Mateusz Masternak w wielkim stylu wrócił do ringu. Polak znokautował Jeana Jacquesa Oliviera podczas gali KnockOut Boxing Night we Wrocławiu.
Była to pierwsza walka Masternaka od grudnia ubiegłego roku. Wtedy Polak walczył z Chrisem Billamem-Smithem o pas mistrzowski federacji WBO. Nasz reprezentant do pewnego momentu spisywał się bardzo dobrze, ale po siódmej rundzie musiał wycofać się z powodu złamania żebra.
Teraz naprzeciw Masternaka stanął Jean Jacques Olivier. Francuz dotychczas legitymował się bilansem 15 zwycięstw i dwóch porażek.
Początek tej walki był dość spokojny. Obaj zawodnicy wzajemnie się badali, wyprowadzając małą liczbę uderzeń. W trzeciej rundzie obaj rozpuścili ręce i walka nabrała szybszego tempa.
Wiele emocji było w szóstej odsłonie.
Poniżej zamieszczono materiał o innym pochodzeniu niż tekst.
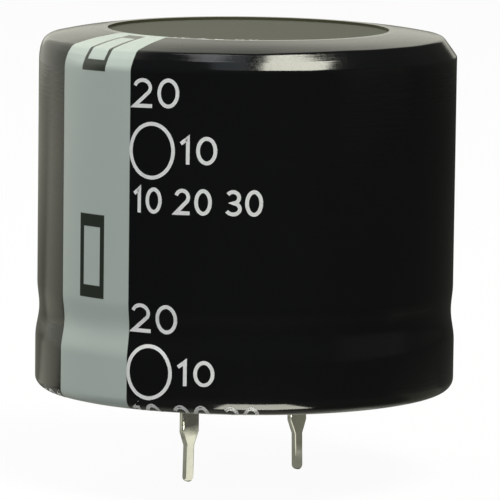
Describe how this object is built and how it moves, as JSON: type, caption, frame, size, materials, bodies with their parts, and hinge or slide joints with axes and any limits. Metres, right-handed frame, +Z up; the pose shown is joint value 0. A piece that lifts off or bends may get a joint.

Najpierw Olivier przeszył powietrze, po czym przyjął serię ciosów. Pod koniec rundy Polak trafił rywala dwoma lewymi prostymi i prawym sierpem.
W siódmej rundzie Francuz początkowo zepchnął “Mastera” do defensywy, obijając korpus. Polak przetrwał trudniejszy moment, po czym wyprowadził serię prawych.
W ósmej rundzie Masternak ponownie przełamał gardę rywala. Kolejny prawy cios doszedł do głowy Oliviera. Francuz przyjął uderzenie, po chwili przysiadł w ringu i nie był w stanie kontynuować rywalizacji. Narożnik Oliviera poddał walkę.
– Profesor Mateusz Masternak. Świetna dyspozycja i piękne zwycięstwo z Jeanem Jacquesem Olivierem. Ten uśmiech “Mastera” po walce… Cieszę się jak cholera! Mistrzostwo świata to wciąż realny cel dla Polaka – ocenił Piotr Jagiełło, dziennikarz TVP Sport.